Let me put this gently. I am certain that the right hon. Gentleman will not agree with me, but I believe this is another example of how our being positively engaged with Europe brings support and benefits to our citizens. Instead of trying to negotiate a series of 26 bilateral arrangements with other member states at a time of a national crisis or man-made tragedy, we can say, “Would you please evacuate our citizens, and we will sort out resource accounting at some point in the future?” That mutual support, which is an important protection, was signed up to by his Government before he was Europe Minister.
Mr. Hands: Will the Minister give way?
Mr. Murphy: I will give way one more time, but I am under encouragement to make some final progress.
Mr. Hands: From the Minister’s description, it sounds as though we need these arrangements to be able to deal with national disasters, but that simply is not the case. We are doing perfectly well, as far as I can tell, with national disasters and citizens in distress. He is somewhat overstating the case. We have already established that the status quo seems to work perfectly well.

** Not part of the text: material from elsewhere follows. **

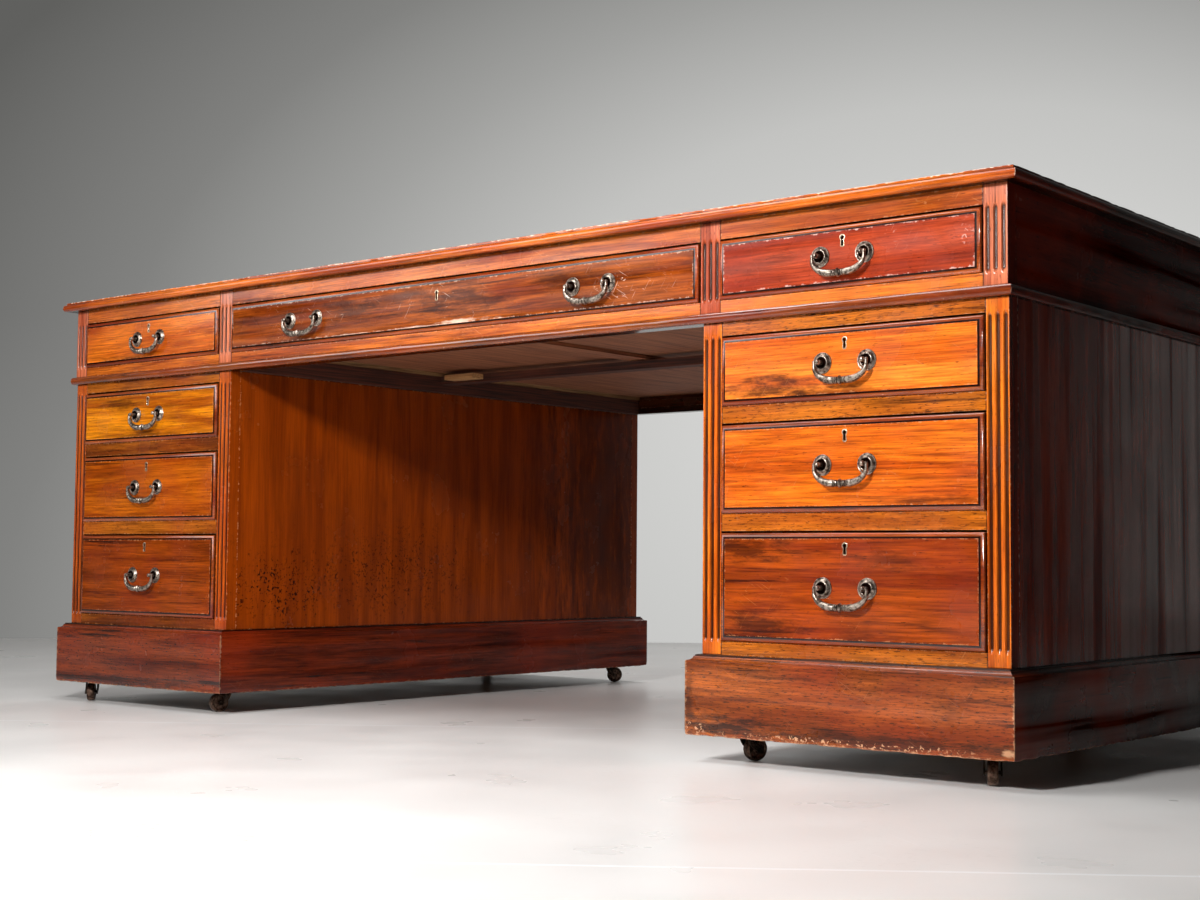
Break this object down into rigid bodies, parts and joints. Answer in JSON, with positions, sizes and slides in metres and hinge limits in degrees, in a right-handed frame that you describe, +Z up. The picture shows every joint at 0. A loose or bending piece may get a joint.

Mr. Murphy: That is the case that I am making. I am not advocating the Commission’s position. I am simply saying that the current system of mutual support for EU nationals in countries where their country is not represented is an important principle of solidarity.
To conclude, we do not see merit in many of the proposals contained in the Commission’s communication. Things can be done to simplify processes, exchange information and learn from best practice, but such matters must remain the competence of member states. We are very clear about that.
Finally, the hon. Member for Rayleigh has indicated that he wishes to press the matter to a Division on the spurious basis that I do not have the wording for a stamp in a 2010 passport. The lesson is: stick to one’s brief precisely. I simply suggested that the current wording of article 20 would not be as enlightening to our citizens as it should be, and that those six and a half lines of carefully crafted legalese should be simplified with a set of words that our citizens could read and understand when they went on holiday or away to work. I did not stick to the exact wording, and I suspect that it would have to be negotiated across the UK Government and every other EU member state so that it was in every member state’s passports and there was a clear signal to every citizen of the European Union of the level of support. Some 490 million such people travel around the globe on a daily and weekly business, but the fact that today I do not have a clear English definition of those five and a half lines of legal text has more to do with the hon. Gentleman perpetually seeking ways to polish his anti-European credentials than with my rather open observation that we would have to turn those lines into something closer to the English language so that UK nationals might benefit from the support that could be available to them at a time of pressing and personal need.
Question put:—
The Committee divided: Ayes 7, Noes 5.
Division No. 1]
Cawsey, Mr. Ian
Cunningham, Tony
Hill, rh Keith
Murphy, Mr. Jim
Naysmith, Dr. Doug
Osborne, Sandra
Turner, Mr. Neil
Evennett, Mr. David
Francois, Mr. Mark
Hands, Mr. Greg
Heathcoat-Amory, rh Mr. David
Hemming, John
Question accordingly agreed to.
That the Committee takes note of European Union Document No. 5947/08 and Addenda 1 and 2, European Commission Communication, Diplomatic and consular protection of union citizens in third countries; recalls that such Communications are not legally binding; underlines that the provision of consular assistance remains a matter for Member States; and in this context, welcomes the Commission's Communication as a contribution to continuing reflections on promoting consular co-operation among EU Member States.
Committee rose at seven minutes to Six o’clock.